_YOUR TASK_
In the entries below, the lines from the one with "Write the Blender Python" through the one with "GAP = 0.0003" are to be copied exactly; both ends count.

_INFORMATION SUPPLIED_
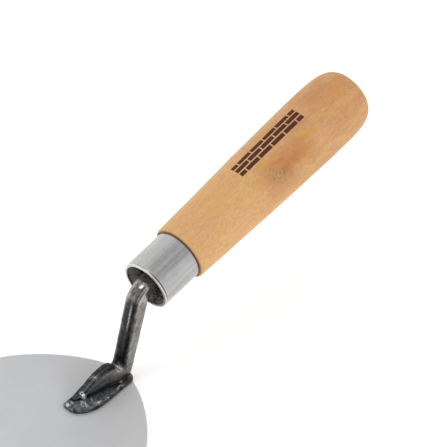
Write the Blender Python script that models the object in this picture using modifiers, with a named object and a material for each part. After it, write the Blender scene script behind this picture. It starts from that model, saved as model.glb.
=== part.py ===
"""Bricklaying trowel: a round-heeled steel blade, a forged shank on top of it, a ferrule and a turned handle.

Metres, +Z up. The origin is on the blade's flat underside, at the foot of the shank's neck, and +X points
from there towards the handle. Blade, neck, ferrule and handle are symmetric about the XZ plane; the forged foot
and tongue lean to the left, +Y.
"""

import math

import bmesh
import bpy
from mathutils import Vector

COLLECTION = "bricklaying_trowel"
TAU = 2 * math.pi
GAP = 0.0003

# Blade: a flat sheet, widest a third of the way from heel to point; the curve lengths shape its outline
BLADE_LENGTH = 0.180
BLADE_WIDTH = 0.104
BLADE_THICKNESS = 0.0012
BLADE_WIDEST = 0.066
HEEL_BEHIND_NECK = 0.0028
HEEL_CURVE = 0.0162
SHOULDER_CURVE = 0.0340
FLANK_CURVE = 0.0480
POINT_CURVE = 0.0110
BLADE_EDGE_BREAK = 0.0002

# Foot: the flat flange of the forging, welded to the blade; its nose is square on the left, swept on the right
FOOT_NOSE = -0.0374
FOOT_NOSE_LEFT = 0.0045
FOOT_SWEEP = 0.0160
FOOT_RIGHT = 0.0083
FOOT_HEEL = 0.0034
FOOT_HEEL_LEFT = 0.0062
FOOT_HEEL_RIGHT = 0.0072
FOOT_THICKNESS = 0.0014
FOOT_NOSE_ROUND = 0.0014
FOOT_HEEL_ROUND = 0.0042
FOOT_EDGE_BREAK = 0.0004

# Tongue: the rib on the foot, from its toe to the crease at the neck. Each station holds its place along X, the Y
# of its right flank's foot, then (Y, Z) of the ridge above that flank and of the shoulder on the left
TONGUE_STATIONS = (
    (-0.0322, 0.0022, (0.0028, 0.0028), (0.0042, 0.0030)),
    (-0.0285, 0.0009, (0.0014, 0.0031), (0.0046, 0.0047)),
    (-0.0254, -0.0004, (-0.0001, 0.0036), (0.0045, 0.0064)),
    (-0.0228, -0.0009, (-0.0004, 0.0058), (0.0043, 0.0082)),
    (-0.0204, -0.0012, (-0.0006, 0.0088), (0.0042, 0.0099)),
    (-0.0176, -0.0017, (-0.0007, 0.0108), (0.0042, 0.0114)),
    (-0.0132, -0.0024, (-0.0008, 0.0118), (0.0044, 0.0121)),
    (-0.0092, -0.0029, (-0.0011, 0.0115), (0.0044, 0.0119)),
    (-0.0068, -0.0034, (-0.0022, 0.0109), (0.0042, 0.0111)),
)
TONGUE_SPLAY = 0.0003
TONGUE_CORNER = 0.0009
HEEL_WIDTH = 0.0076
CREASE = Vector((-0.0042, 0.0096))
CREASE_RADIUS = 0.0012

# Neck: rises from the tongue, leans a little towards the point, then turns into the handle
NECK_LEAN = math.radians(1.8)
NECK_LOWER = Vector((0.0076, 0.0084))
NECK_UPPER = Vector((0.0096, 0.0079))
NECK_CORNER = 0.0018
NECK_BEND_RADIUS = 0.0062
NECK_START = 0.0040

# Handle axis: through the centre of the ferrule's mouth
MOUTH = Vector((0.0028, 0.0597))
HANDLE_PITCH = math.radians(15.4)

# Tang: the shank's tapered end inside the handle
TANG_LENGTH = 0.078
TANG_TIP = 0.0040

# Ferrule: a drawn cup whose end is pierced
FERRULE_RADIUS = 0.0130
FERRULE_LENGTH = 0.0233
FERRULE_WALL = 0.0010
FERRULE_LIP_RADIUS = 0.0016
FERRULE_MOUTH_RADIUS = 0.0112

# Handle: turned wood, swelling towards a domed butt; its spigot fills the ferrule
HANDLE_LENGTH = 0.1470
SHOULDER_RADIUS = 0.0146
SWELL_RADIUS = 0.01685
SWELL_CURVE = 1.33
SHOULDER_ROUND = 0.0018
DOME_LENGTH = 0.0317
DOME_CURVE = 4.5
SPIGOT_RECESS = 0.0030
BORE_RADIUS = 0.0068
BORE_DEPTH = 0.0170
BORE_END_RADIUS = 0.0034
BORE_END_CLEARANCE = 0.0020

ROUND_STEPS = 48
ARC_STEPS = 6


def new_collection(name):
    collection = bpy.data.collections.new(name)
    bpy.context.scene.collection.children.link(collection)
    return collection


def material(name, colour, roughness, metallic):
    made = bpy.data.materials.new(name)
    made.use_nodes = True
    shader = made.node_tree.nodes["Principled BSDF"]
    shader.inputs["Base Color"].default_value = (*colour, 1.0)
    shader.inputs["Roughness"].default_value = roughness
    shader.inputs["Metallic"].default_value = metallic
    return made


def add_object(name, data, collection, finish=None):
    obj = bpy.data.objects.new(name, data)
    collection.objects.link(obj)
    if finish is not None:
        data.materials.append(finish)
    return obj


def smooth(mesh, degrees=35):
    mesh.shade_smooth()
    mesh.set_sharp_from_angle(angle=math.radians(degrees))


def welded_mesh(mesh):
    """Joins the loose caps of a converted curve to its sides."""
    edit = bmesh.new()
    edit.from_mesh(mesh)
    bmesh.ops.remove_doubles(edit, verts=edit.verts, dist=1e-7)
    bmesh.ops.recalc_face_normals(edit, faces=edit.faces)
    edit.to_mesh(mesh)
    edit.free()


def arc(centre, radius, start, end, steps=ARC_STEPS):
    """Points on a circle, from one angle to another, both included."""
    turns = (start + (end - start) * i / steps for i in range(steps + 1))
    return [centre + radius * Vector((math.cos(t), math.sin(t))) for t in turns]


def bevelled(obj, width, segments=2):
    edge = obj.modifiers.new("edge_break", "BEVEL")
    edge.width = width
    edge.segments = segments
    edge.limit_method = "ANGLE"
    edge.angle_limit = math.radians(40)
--
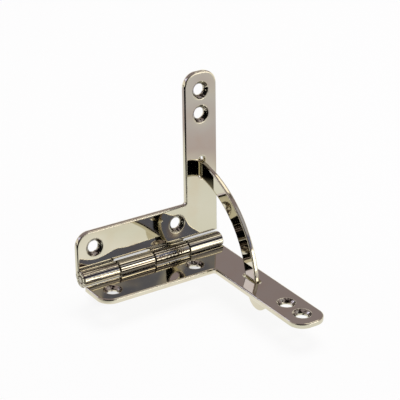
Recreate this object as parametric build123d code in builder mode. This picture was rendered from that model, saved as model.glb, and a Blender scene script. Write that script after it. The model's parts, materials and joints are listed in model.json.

_THE RESULT_
Write the Blender Python script that models the object in this picture using modifiers, with a named object and a material for each part. After it, write the Blender scene script behind this picture. It starts from that model, saved as model.glb.
=== part.py ===
"""Bricklaying trowel: a round-heeled steel blade, a forged shank on top of it, a ferrule and a turned handle.

Metres, +Z up. The origin is on the blade's flat underside, at the foot of the shank's neck, and +X points
from there towards the handle. Blade, neck, ferrule and handle are symmetric about the XZ plane; the forged foot
and tongue lean to the left, +Y.
"""

import math

import bmesh
import bpy
from mathutils import Vector

COLLECTION = "bricklaying_trowel"
TAU = 2 * math.pi
GAP = 0.0003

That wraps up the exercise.